Il primo è un saggio che credo cambi l’autopercezione di chiunque lo legga: sentimento principe del realismo capitalista fisheriano, l’ottimismo crudele è quell’automatismo che porta a posticipare il piacere. Interviene quando pensiamo «questo fine settimana resto a casa a lavorare» nella certezza che questo, un giorno, ci porterà a una vita felice – e invece la vita passa infelice, e quel giorno non si dà mai. In questo sta l’ottimismo crudele, che ci porta a correre dietro un sogno che in fondo sappiamo che non s’avvererà.
Materia vibrante di Jane Bennett, invece, è un libro ormai classico del materialismo vitale e del pensiero ecosofico e femminista, e interesserà chiunque senta il bisogno di un nuovo tipo di relazione con la materia, gli eventi e gli esseri che ci circondano.
Qual è il vostro target?
Come scrivevo qualche riga su, non ragioniamo in termini di target, che ci sembrano sempre restituire una tassonomia astratta di pratiche che non si realizzano mai, e d’altro canto ti legano a un singolo tipo di produzione, che sia di narrativa letteraria, di genere o uno specifico tipo di saggistica. Pensiamo insomma sia più interessante, sia per noi che per i lettori, non limitarci a un genere o a un target, ma esplorare quanto di più sperimentale e avanzato c’è nell’editoria libraria internazionale.
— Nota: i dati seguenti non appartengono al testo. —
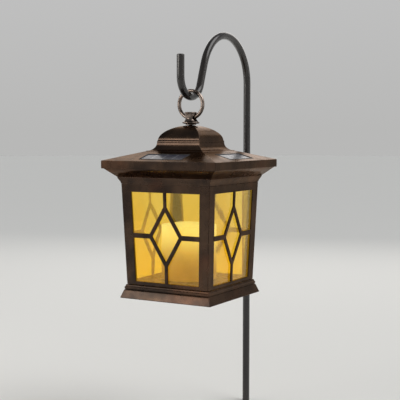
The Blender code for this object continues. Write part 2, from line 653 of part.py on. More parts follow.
def build_electrics(plastic, steel, board, black, cell_green, copper, axis, switch_axis):
    cell_z = PLATE_THICK + 0.6 + 5.25
    holder = add_piece("battery_holder", box((-27.6, -7.2, 2.3), (27.6, 7.2, 14.7)), black, LANTERN, axis)
    cut(holder, box((-26.4, -6, 1), (26.4, 6, 13.5)), LANTERN, axis)
    cell = [(4.6, -19.6), (5.25, -19.0), (5.25, 23.2), (4.2, 23.7), (1.9, 23.7), (1.9, 24.9)]
    add_piece("battery_cell", bar(cell, circle(14), (0, cell_z)), cell_green, LANTERN, axis)
    add_piece("contact_plate", box((25.2, -4.5, cell_z - 4), (25.8, 4.5, cell_z + 4)), steel, LANTERN, axis)
    turns, start, end, coil_r = 3, -25.7, -20.3, 3.3
    steps = turns * 9
    coil = []
    for k in range(steps + 1):
        a = 2 * math.pi * turns * k / steps
        x = start + (end - start) * k / steps
        coil.append((x, coil_r * math.cos(a), cell_z + coil_r * math.sin(a)))
    add_wire("contact_spring", coil, 0.35, steel, LANTERN, axis)

    body_shape = box((SWITCH_X - 3.4, -8, 2.3), (SWITCH_X + 3.4, 8, 7.5))
    body = add_piece("switch_body", body_shape, black, LANTERN, axis)
    cut(body, box((SWITCH_X - 1.9, -4.7, 1), (SWITCH_X + 1.9, 4.7, 5.4)), LANTERN, axis)
    knob_y = SLIDER_TRAVEL / 2
    slider = box((SWITCH_X - 1.6, knob_y - 2.3, 0.3), (SWITCH_X + 1.6, knob_y + 2.3, 5.1))
    add_piece("switch_slider", slider, plastic, LANTERN, switch_axis)

    add_piece("control_board", box((-20, -46, 5), (16, -24, 6.2)), board, LANTERN, axis)
    add_piece("charge_chip", box((-12, -40, 6.5), (-6, -36, 8)), black, LANTERN, axis)
    corner = LEAD_CORNER
    main = [(10, 6, 146.2), (14, 10, 146.2), (26, 24, 146), (40, 40, 145.4), (corner, corner, 142),
            (corner, corner, 136), (corner, corner, 100), (corner, corner, 60), (corner, corner, 24),
            (corner, corner, 16), (40, 43, 11), (32, 36, 9.5), (30, 20, 9), (30, 0, 9), (30, -16, 9),
            (22, -29, 8.2), (14, -33, 7.3), (11, -34, 7.3)]
    add_wire("main_lead", smooth_path(main, 3), LEAD_R, copper, LANTERN, axis)
    x = CANDLE_X
    led = [(x, -34, 7.3), (x, -30, 7.4), (x, -22, 10.5), (x, -15, 15.6), (x, -6, 16.6), (x, -0.9, 17.6),
           (x, 0, 21), (x, 0, 40), (x, 0, LED_POST_TOP - 4), (x, 0, LED_POST_TOP - 0.4)]
    add_wire("led_lead", smooth_path(led, 4), LEAD_R, copper, LANTERN, axis)
    for number, (bx, by) in enumerate(BOSSES, 1):
        add_piece("base_screw_%d" % number, screw_shape(bx, by, 0.1, 12), steel, LANTERN, axis)


def build_candle(wax, white, warm, axis):
    at = (CANDLE_X, 0)
    foot = FLOOR_TOP + GAP
    shell = [(CANDLE_R, foot), (CANDLE_R, 82.4), (CANDLE_R - 0.9, CANDLE_TOP), (CANDLE_R - 2.4, 83.3),
             (CANDLE_R - 5, 81.2), (CANDLE_R - 14, 80.3), (3.3, 80.1), (3.3, 78.1), (CANDLE_R - 6, 78.8),
             (CANDLE_R - 2.6, 76), (CANDLE_R - 2.6, foot)]
    add_piece("candle_shell", sweep(shell, circle(32), closed=True, centre=at), wax, LANTERN, axis)
    post = [(5, foot), (5, LED_POST_TOP), (3, LED_POST_TOP), (3, foot)]
    add_piece("led_post", sweep(post, circle(14), closed=True, centre=at), white, LANTERN, axis)
    seat = LED_POST_TOP + GAP
    led = [(2.9, seat), (2.9, seat + 1), (2.5, seat + 1), (2.5, seat + 6), (1.9, seat + 7.6), (0.9, seat + 8.5)]
    add_piece("led", sweep(led, circle(12), centre=at), warm, LANTERN, axis)


def main():
    for leftover in list(bpy.data.objects):
        bpy.data.objects.remove(leftover, do_unlink=True)

    steel_dark = make_material("dark_polished_steel", (0.035, 0.03, 0.027), 0.22, 0.9)
    bronze = make_material("rubbed_bronze", (0.055, 0.035, 0.03), 0.32, 0.85)
    amber = make_material("amber_acrylic", (0.9, 0.5, 0.08), 0.15, alpha=0.55)
    silicon = make_material("solar_silicon", (0.03, 0.035, 0.06), 0.12, 0.2)
    zinc = make_material("zinc_steel", (0.55, 0.55, 0.57), 0.35, 0.9)
    plastic = make_material("black_plastic", (0.03, 0.03, 0.03), 0.5)
    white = make_material("white_plastic", (0.8, 0.78, 0.72), 0.5)
    wax = make_material("candle_wax", (0.95, 0.78, 0.42), 0.45, glow=0.6)
    warm = make_material("warm_led", (1.0, 0.75, 0.3), 0.2, glow=4)
    board = make_material("circuit_board", (0.02, 0.16, 0.07), 0.4)
    copper = make_material("red_lead", (0.35, 0.03, 0.02), 0.5)
    cell_green = make_material("cell_sleeve", (0.05, 0.25, 0.12), 0.35)

    ring_axis = add_axis("ring_axis", LANTERN + Vector((0, 0, HOOK_Z)))
    lantern_axis = add_axis("lantern_axis", LANTERN + Vector((0, 0, PIVOT_Z)), ring_axis)
    door_axis = add_axis("door_axis", LANTERN + Vector((0, DOOR_Y, DOOR_Z)), lantern_axis)
    switch_axis = add_axis("switch_axis", LANTERN + Vector((SWITCH_X, 0, 0)), lantern_axis)

    build_crook(steel_dark)
    build_ring(steel_dark, ring_axis)
    build_finial(bronze, zinc, lantern_axis)
    build_roof(bronze, silicon, board, copper, lantern_axis)
    build_cornice(bronze, zinc, lantern_axis)
    build_body(bronze, amber, zinc, lantern_axis)
    build_base(bronze, plastic, lantern_axis)
    build_door(plastic, zinc, lantern_axis, door_axis)
    build_electrics(white, zinc, board, plastic, cell_green, copper, lantern_axis, switch_axis)
    build_candle(wax, white, warm, lantern_axis)


main()
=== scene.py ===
"""Looks of the solar lantern on its shepherd's crook.

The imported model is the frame: every piece made here lies where its node lies and
rides on that node's body. Sizes are in millimetres and are scaled to metres when a
mesh is made. The lantern's own frame has its origin in the middle of its underside,
with the front face towards -Y.
"""
import json
import math

import bmesh
import bpy
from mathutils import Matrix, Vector, noise

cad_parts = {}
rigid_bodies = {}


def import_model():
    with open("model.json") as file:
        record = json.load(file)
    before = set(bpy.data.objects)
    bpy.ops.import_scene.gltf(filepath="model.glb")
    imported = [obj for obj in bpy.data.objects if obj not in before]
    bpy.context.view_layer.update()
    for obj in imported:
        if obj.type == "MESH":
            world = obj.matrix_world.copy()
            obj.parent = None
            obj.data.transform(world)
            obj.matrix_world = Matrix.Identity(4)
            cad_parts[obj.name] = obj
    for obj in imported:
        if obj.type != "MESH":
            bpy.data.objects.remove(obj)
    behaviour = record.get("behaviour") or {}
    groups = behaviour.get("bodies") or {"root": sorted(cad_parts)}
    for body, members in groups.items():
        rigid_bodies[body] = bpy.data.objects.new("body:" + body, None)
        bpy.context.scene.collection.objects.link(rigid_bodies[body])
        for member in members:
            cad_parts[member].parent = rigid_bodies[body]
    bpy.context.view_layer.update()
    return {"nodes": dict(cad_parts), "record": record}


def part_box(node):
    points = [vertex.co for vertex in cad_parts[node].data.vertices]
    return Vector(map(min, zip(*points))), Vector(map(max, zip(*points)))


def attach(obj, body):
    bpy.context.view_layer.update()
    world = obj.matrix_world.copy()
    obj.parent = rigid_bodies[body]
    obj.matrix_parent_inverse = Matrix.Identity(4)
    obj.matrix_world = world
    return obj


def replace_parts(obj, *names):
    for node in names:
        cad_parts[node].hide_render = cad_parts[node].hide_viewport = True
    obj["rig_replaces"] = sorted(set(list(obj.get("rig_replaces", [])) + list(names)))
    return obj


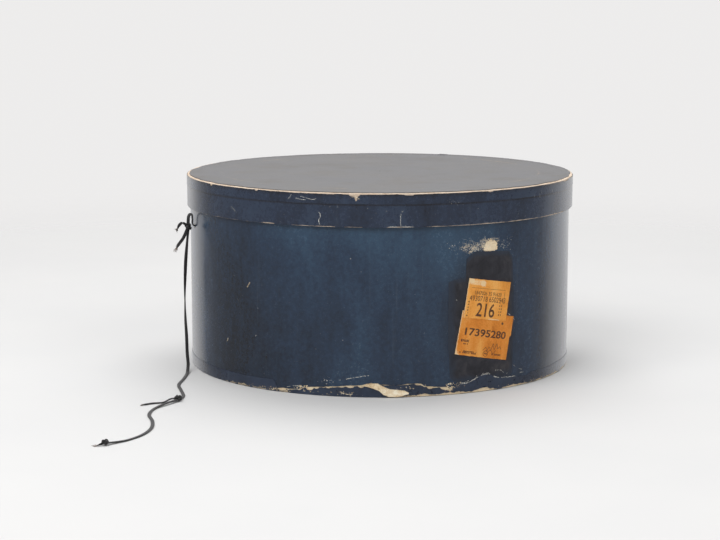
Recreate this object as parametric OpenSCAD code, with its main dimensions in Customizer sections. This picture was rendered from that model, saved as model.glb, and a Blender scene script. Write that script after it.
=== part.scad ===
// Round hat box of strawboard covered in paper, with a lift-off lid, two old
// luggage labels and what is left of its carrying cord.
// Millimetres. Z is up and the underside rests on z = 0. The two cord holes lie
// on the X axis, and the labelled front looks along -Y.

/* [Lid] */
// Outside diameter of the lid
lid_d = 400; // [320:5:460]
// Depth of the lid's rim
rim_h = 33; // [25:1:50]
// Gap between the lid's rim and the wall of the box
rim_gap = 1.2; // [1:0.1:3]

/* [Box] */
// Height of the closed box
box_h = 197; // [170:1:260]
// Distance of the cord holes below the lid's rim
hole_drop = 17; // [10:1:30]
// Diameter of the cord holes
hole_d = 5; // [4:0.5:8]

/* [Board and paper] */
// Thickness of the board in the wall, the base and the lid's top
board_t = 2.2; // [1.6:0.1:3]
// Thickness of the board in the lid's rim
rim_board_t = 1.5; // [1.2:0.1:2.5]
// Thickness of the glazed cover paper
paper_t = 0.3; // [0.2:0.05:0.5]
// Thickness of the lining paper and the binding strips
lining_t = 0.2; // [0.15:0.05:0.4]
// Width of the strip that binds each edge, on either side of it
strip_w = 11; // [8:1:16]

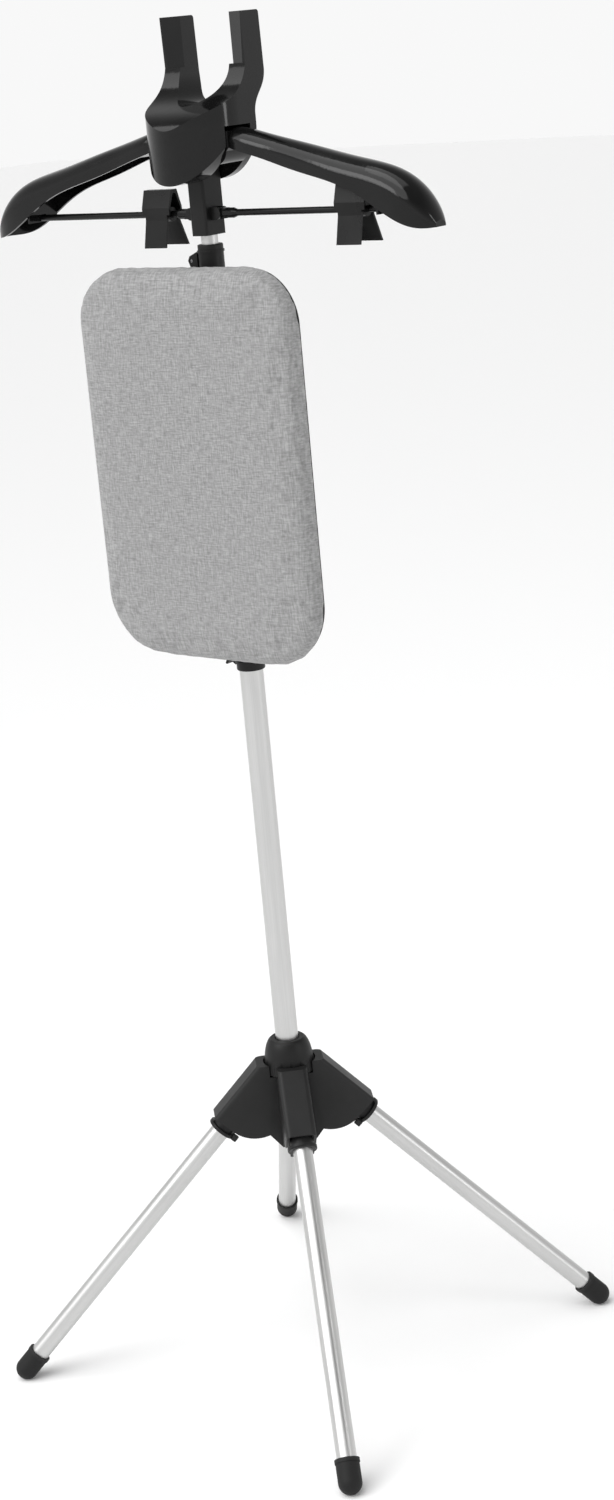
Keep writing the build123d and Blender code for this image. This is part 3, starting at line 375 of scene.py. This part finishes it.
start = [v.co.copy() for v in cover.data.vertices]
held = cover.vertex_groups.new(name="held")
held.add([v.index for v in cover.data.vertices if v.co.y > high.y - HELD_BAND], 1.0, "REPLACE")
cloth = cover.modifiers.new("fill", "CLOTH")
cloth.settings.quality = 5
cloth.settings.mass = 0.3
cloth.settings.tension_stiffness = 25
cloth.settings.compression_stiffness = 25
cloth.settings.bending_stiffness = 0.4
cloth.settings.use_pressure = True
cloth.settings.uniform_pressure_force = 4
cloth.settings.vertex_group_mass = "held"
cloth.settings.effector_weights.gravity = 0
cloth.collision_settings.use_collision = False
for number in range(1, FILL_FRAMES + 1):
    scene.frame_set(number)
evaluated = cover.evaluated_get(bpy.context.evaluated_depsgraph_get())
moved = [v.co.copy() for v in evaluated.data.vertices]
cover.modifiers.remove(cloth)
cover.vertex_groups.clear()
scene.frame_set(1)
for vertex, before, after in zip(cover.data.vertices, start, moved):
    shift = after - before
    vertex.co = before + shift * min(1.0, SWELL_CAP / max(shift.length, 1e-9))

only(cover)
subdivide = cover.modifiers.new("smooth", "SUBSURF")
subdivide.levels = 1
subdivide.render_levels = 1
bpy.ops.object.modifier_apply(modifier="smooth")

# gathers in the cover, along its wrapped edge
middle = (low + high) / 2


def gather(x, z):
    around = math.atan2(z - middle.z, x - middle.x)
    return math.sin(around * 71 + 2.1 * math.sin(around * 9)) * (0.6 + 0.4 * math.sin(around * 17 + 1))


cover.data.update()
normals = [n.vector.copy() for n in cover.data.vertex_normals]
for vertex, normal in zip(cover.data.vertices, normals):
    back = (vertex.co.y - low.y) / (high.y - low.y)
    edge = max(0.0, 1 - abs(normal.y)) * max(0.0, back - GATHER_START)
    vertex.co += normal * GATHER_DEPTH * edge * gather(vertex.co.x, vertex.co.z)
    vertex.co.x = min(max(vertex.co.x, low.x - 2 * COVER_OVERHANG), high.x + 2 * COVER_OVERHANG)
    vertex.co.y = min(vertex.co.y, high.y + COVER_WRAP)
cover.data.shade_smooth()
cover.data.materials.append(fabric)
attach(cover, "middle")
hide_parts("board_pad")

# --- Floor ------------------------------------------------------------------------------------
bpy.ops.mesh.primitive_plane_add(size=30, location=(0, 0, 0))
floor = bpy.context.active_object
floor.name = "floor"
paper = Surface("pale_floor", (0.96, 0.96, 0.96), 0.9)
floor.data.materials.append(paper.material)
Come scegliete la grafica delle copertine e il packaging?
Non seguendo, appunto, un genere o un target, tentiamo attraverso la grafica e il packaging di comunicare già il contenuto del libro, esaltandolo in qualche modo e considerando anche i gesti grafici e i materiali linguaggi significanti, così come dovrebbe essere. A ogni libro cambieremo allestimento, carte di copertina e modalità di stampa, in maniera tale da superare il concetto di standard e di ragionare continuamente su quel che vorremmo leggere e vedere in libreria.